Experienced podcasters would focus on tapping on the people who download these episodes – one way is to persuade them for a paid subscription to the podcast itself. They will make pitches to sell their products or do affiliate marketing. Or take the listeners to their web page.
9. Dreams about making money with ads vs. Understands that you can make money in many different ways
Amateurs think that podcasting can fetch them revenue only through advertising. While advertising is easy to make money for podcasters with a very strong following, it is just one of the many ways.
The difference between amateur and experienced podcaster is that experienced folks know that there are more ways to monetize a podcast, and they use more than one method in a complementary manner.
They would ask for support on Patreon, sell their own merchandise, courses, or services through their podcast, etc. They might even organize offline events and cash on their popularity.
10. Uses cheap gear vs. Has Pro Gear and skills to operate it correctly
And their lies another difference between amateur and experienced podcaster. Amateur podcaster tends to ignore the finer aspects of sound recording. They have faith in their content, but they often forget that presentation is essential to engage the listeners. And they have never considered allocating a budget to podcasting gear. Hence, their setup is often makeshift or rudimentary.
Whereas experienced podcasters know that sound quality is vital for an episode to hold listeners’ attention. They are aware that professional gear can make their work easy, and the recording will sound rich.

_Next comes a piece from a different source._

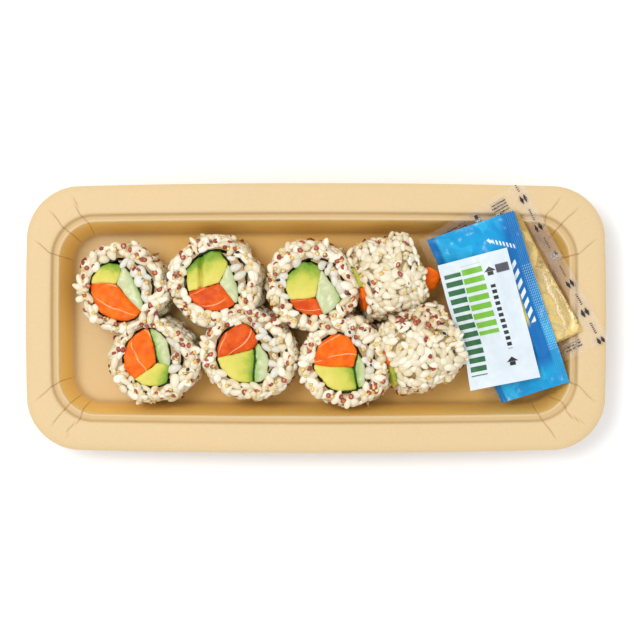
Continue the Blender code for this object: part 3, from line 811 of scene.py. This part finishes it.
class Roll:
    """One roll: where its axis runs, how far it reaches, and how pressed rice departs from its solid."""

    def __init__(self, name):
        self.name = name
        self.number = ROLLS.index(name)
        self.lies = name in LYING
        self.nori = tree_of(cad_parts[name + "_nori"])
        low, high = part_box(name + "_rice")
        if self.lies:
            turn = math.radians(LYING[name])
            self.axis = Vector((math.cos(turn), math.sin(turn), 0))
            self.middle = (low + high) / 2
            self.reach = (high.z - low.z) / 2
            self.half = ((high.x - low.x) / 2 - (self.reach + 1 * MM) * math.sin(turn)) / math.cos(turn)
        else:
            self.axis = -UP
            self.middle = Vector(((low.x + high.x) / 2, (low.y + high.y) / 2, high.z))
            self.reach = min(high.x - low.x, high.y - low.y) / 2 - 1 * MM

    def off(self, place):
        """How a place lies off the roll's axis."""
        away = place - self.middle
        return away - self.axis * away.dot(self.axis)

    def on_cut(self, normal, least=ON_CUT):
        """Whether a face is part of the cut."""
        return abs(normal.dot(self.axis)) > least

    def on_coat(self, place, normal):
        """Whether a face looks out of the roll, and not into one of the slots and holes inside it."""
        out = self.off(place)
        return normal.dot(out) > 0 and out.length > FILLED

    def from_nori(self, place):
        """How far a place lies from the nori."""
        return self.nori.find_nearest(place)[3]

    def swelling(self, place, normal):
        """How far the hand-pressed rice stands proud of its solid at a place, or falls short of it."""
        lumps = noise.noise(Vector(place) / LUMP + Vector((self.number * 7.3, 0, 0)))
        clump = 0.0
        if self.name == "roll_4":
            clump = CLUMP_SIZE * math.exp(-(((place - CLUMP).length / CLUMP_WIDTH) ** 2))
        if self.on_cut(normal):
            return 0.5 * MM * lumps + clump
        out = 1.9 * MM * lumps - (0.9 if self.lies else 0.6) * MM
        if self.name == "roll_8" and normal.z > 0:
            out -= SEAM_DEPTH * math.exp(-((beyond(SEAM, place) / SEAM_WIDTH) ** 2))
        return out + clump

    def settle(self, obj):
        """Shifts a piece along with its roll, so that none is a true circle and a lying one is rounder."""
        start = Vector((self.number * 11.7, 3.1, 0.4))
        for vert in obj.data.vertices:
            away = self.off(vert.co)
            along = (vert.co - self.middle).dot(self.axis)
            if self.lies:
                near_end = held(1 - (self.half - abs(along)) / SHOULDER_LENGTH)
                vert.co -= away * SHOULDER / self.reach * near_end**2
            if self.name == "roll_4" and along > self.half - TRIM_LENGTH:
                vert.co -= self.axis * TRIM * (along - self.half + TRIM_LENGTH) / TRIM_LENGTH
            push = noise.noise_vector(away / SHIFT_LENGTH + start) * SHIFT
            vert.co += push - self.axis * push.dot(self.axis)
            vert.co.z = max(vert.co.z, 0.9 * MM)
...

They also work on their voice recording skills to improve the quality of their work.
To the amateur podcasters- I would strongly urge you to come out of your narrow vision if you want success in podcasting.
Podcasting is all about evolution. So folks, no matter where you stand today, you can progress and move up the ladder over time. The difference between amateur and experienced podcasters may be many, but you can tide over them by broadening your horizon and learning with an open mind.